Problem details — Copy out the lines that include the word "model".

** BEGIN Input records **

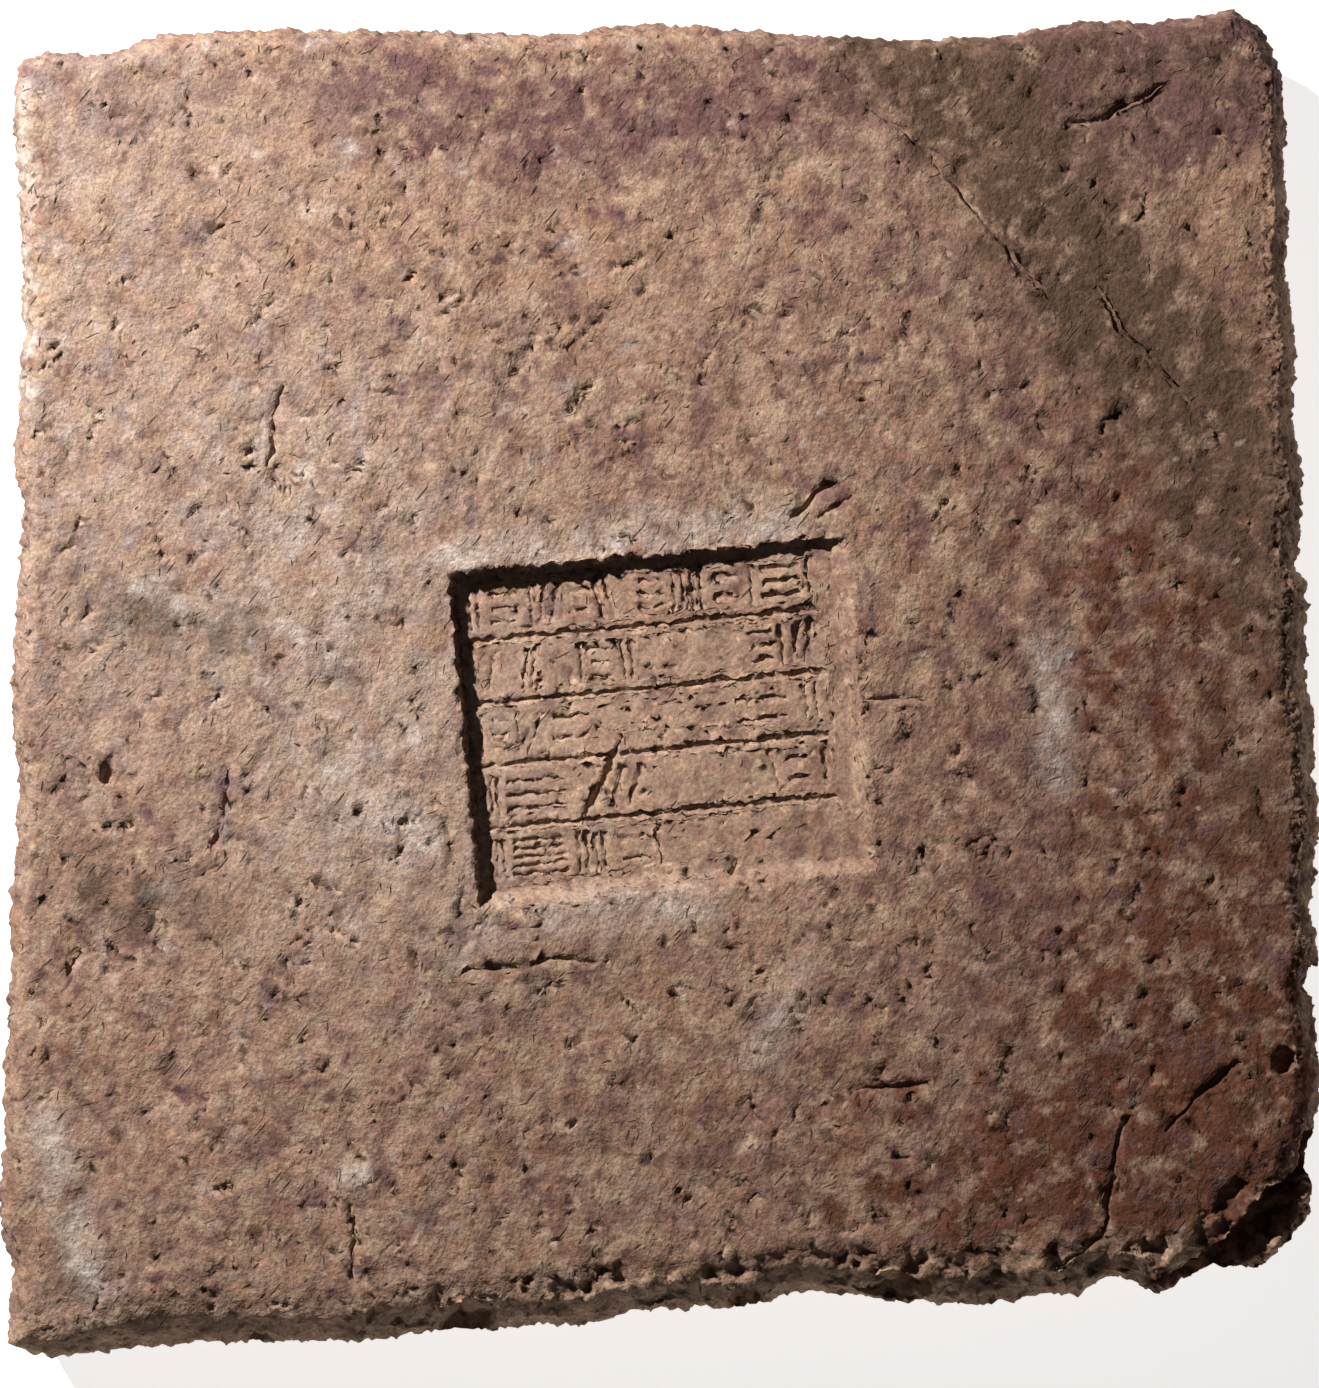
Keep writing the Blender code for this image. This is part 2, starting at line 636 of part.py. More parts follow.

** END Input records **
** BEGIN Input records **

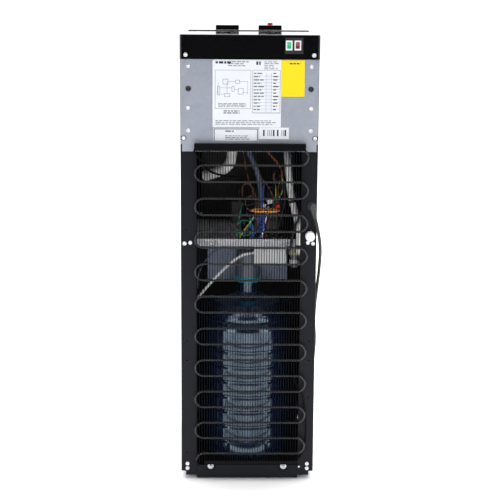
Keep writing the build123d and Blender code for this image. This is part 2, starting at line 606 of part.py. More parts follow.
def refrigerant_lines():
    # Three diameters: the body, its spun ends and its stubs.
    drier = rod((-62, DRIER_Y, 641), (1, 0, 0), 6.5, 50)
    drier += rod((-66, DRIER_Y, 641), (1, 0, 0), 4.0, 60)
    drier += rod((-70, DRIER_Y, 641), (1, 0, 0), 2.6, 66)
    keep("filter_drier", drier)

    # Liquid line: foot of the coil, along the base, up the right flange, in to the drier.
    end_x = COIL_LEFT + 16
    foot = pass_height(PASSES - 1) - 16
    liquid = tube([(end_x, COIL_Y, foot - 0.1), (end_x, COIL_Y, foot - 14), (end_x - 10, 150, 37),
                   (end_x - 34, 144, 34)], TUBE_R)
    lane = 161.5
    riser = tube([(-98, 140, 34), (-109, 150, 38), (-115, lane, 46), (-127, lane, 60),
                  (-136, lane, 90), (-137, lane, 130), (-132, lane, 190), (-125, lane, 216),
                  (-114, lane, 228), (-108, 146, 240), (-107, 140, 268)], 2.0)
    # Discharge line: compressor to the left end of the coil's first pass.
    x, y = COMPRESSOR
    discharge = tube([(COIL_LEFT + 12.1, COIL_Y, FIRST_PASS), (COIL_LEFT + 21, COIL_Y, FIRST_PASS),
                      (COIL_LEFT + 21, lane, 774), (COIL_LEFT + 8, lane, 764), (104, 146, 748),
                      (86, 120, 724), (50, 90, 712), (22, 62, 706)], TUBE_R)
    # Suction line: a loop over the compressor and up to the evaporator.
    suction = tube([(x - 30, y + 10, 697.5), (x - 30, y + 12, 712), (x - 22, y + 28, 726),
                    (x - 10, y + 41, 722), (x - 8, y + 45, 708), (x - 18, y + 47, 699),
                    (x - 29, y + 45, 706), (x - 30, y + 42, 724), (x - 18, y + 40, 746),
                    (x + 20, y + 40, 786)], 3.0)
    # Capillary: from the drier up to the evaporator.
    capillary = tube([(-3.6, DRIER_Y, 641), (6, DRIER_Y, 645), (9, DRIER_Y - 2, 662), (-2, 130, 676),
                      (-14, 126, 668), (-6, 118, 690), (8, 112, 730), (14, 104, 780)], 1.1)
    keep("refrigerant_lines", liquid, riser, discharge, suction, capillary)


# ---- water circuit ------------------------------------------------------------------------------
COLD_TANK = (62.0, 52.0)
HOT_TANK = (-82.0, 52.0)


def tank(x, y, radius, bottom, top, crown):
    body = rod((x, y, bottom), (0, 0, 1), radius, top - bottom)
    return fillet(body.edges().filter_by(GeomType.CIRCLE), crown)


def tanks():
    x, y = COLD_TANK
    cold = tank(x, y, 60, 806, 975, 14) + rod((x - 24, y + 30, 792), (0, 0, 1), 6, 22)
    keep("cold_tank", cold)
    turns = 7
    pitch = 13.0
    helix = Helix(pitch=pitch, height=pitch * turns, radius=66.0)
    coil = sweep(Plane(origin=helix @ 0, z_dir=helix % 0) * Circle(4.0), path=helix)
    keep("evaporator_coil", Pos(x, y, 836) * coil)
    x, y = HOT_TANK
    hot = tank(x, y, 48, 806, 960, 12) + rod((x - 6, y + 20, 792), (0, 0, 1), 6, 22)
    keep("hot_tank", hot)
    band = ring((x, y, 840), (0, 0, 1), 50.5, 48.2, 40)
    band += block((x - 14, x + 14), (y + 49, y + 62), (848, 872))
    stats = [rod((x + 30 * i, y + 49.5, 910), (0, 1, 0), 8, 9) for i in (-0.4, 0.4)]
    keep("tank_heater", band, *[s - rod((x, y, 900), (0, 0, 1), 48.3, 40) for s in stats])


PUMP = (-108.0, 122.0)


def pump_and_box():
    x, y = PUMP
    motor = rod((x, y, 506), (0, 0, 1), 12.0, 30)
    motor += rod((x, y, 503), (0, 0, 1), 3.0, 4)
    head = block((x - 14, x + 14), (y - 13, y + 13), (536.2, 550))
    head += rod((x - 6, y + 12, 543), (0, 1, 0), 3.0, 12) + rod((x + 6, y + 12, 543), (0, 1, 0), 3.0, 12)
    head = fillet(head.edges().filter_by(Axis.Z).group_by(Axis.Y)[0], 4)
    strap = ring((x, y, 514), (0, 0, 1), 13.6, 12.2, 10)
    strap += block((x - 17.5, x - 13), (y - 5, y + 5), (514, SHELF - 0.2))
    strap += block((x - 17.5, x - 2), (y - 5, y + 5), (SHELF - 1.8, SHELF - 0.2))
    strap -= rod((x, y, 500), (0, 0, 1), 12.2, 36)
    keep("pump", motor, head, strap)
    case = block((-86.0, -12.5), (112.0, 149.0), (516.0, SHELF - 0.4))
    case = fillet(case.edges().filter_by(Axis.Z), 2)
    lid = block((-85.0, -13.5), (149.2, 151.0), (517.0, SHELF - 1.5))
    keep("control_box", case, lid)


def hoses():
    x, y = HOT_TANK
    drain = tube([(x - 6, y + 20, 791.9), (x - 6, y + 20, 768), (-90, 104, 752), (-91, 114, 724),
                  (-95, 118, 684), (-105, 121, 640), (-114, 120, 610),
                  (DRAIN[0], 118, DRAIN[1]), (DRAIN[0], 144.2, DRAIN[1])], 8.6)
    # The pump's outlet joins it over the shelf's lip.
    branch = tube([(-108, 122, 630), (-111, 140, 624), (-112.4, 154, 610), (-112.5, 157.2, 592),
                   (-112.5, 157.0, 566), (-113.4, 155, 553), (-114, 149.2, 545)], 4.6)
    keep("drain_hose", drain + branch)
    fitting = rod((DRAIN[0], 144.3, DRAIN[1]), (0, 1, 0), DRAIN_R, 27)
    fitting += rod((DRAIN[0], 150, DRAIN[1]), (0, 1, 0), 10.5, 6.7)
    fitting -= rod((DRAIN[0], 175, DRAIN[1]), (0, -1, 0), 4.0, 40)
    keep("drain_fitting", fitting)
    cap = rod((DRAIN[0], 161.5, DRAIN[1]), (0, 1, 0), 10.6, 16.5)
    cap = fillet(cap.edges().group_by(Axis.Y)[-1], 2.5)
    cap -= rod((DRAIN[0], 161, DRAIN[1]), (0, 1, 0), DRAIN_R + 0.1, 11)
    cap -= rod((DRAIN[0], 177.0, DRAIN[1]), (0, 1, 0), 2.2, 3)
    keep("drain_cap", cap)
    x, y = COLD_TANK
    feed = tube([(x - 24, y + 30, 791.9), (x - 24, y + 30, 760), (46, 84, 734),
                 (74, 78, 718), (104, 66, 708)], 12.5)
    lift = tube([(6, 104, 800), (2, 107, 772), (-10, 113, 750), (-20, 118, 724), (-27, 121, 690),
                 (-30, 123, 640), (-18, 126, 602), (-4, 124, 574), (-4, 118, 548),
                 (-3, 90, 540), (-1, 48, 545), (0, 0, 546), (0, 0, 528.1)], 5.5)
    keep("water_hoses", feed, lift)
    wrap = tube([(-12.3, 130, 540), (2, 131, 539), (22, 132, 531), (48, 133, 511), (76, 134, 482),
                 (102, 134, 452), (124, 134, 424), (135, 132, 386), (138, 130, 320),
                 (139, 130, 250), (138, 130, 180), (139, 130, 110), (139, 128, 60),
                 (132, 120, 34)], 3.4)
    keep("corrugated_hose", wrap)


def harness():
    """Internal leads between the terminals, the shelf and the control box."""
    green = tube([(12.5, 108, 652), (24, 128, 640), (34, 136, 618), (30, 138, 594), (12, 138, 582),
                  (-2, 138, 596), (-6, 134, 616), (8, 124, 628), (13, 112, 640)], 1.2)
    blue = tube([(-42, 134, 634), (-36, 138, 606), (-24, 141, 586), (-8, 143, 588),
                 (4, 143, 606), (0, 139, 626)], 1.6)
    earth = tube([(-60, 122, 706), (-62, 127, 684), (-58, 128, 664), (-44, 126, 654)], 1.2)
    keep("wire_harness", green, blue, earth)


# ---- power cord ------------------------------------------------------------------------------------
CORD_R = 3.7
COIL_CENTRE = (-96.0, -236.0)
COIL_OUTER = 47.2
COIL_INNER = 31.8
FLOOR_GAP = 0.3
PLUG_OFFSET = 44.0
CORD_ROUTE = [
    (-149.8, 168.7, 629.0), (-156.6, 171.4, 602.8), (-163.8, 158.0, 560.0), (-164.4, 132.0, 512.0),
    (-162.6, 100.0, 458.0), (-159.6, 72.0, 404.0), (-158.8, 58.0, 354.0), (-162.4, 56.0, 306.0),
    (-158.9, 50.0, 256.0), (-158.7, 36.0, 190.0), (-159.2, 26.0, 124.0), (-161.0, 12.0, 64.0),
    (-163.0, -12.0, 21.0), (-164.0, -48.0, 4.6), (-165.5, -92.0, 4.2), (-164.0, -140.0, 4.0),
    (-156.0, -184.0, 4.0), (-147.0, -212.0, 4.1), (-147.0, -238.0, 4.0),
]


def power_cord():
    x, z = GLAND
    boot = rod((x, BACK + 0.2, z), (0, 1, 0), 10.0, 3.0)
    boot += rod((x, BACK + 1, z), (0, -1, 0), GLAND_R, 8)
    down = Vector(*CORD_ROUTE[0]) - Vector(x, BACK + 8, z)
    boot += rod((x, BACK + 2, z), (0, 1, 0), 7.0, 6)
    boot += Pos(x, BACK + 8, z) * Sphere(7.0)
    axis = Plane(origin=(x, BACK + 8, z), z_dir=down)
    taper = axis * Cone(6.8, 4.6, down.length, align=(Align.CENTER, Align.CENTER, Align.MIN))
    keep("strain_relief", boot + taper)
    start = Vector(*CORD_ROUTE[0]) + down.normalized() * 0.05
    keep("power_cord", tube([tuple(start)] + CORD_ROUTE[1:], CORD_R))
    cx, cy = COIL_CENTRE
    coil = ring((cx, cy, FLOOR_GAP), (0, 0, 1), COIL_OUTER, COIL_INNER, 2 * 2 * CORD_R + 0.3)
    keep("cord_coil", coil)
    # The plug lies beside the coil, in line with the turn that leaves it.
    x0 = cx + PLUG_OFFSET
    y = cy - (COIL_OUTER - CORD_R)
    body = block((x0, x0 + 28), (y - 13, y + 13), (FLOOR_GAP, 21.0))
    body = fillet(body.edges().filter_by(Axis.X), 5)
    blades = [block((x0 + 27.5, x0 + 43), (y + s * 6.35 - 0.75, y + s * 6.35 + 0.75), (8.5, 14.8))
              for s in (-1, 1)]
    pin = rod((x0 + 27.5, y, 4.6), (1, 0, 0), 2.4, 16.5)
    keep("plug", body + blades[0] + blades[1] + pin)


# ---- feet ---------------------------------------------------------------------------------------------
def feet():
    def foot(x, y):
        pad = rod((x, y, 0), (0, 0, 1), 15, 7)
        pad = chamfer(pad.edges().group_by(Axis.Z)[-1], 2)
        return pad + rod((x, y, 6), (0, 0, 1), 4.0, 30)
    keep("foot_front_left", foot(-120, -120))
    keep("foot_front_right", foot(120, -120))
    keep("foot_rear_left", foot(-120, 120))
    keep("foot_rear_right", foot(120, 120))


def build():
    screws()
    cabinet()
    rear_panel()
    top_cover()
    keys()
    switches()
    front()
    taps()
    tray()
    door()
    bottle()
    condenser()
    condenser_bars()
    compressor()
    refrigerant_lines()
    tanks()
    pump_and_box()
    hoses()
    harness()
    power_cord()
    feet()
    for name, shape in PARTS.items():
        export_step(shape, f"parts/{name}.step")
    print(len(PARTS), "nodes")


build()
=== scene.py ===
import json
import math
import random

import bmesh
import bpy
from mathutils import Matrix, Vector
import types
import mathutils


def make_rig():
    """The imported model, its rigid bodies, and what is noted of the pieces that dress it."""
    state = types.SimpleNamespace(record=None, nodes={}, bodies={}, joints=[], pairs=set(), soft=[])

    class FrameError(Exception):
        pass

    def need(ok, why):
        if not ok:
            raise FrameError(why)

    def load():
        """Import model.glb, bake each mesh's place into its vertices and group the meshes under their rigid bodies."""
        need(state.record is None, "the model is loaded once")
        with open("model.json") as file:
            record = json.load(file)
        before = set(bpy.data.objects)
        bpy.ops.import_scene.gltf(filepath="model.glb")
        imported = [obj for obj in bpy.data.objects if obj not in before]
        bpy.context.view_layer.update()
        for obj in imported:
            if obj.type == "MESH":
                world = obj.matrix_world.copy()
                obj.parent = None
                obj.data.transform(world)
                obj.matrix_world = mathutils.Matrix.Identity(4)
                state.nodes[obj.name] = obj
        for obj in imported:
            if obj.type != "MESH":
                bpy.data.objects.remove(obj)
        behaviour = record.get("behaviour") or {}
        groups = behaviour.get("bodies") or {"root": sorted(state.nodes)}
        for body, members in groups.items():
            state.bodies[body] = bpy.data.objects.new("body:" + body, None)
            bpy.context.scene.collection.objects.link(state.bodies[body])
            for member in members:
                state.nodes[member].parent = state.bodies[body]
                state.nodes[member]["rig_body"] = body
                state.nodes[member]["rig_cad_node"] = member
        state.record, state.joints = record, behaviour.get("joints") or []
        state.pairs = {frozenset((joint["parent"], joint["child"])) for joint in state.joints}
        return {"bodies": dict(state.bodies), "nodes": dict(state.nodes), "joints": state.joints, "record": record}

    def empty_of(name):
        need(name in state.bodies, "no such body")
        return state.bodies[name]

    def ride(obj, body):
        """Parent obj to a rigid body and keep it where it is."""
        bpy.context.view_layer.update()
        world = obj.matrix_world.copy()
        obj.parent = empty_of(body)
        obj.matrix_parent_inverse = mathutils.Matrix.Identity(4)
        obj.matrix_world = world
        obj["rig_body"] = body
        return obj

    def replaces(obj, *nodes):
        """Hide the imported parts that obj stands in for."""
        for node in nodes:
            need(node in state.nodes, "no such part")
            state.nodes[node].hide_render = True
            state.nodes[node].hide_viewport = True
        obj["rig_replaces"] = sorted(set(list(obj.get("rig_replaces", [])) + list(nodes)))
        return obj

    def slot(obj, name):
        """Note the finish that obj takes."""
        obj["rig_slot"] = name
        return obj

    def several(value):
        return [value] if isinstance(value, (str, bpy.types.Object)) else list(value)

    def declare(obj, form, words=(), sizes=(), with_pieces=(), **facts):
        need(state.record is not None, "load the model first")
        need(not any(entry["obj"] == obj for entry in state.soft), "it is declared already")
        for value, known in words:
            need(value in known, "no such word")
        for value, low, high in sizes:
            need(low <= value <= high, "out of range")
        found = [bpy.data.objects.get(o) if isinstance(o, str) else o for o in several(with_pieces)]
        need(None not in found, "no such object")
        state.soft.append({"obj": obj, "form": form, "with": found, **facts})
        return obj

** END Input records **

Problem solution —
    """The imported model, its rigid bodies, and what is noted of the pieces that dress it."""
        """Import model.glb, bake each mesh's place into its vertices and group the meshes under their rigid bodies."""
        need(state.record is None, "the model is loaded once")
        with open("model.json") as file:
        bpy.ops.import_scene.gltf(filepath="model.glb")
        need(state.record is not None, "load the model first")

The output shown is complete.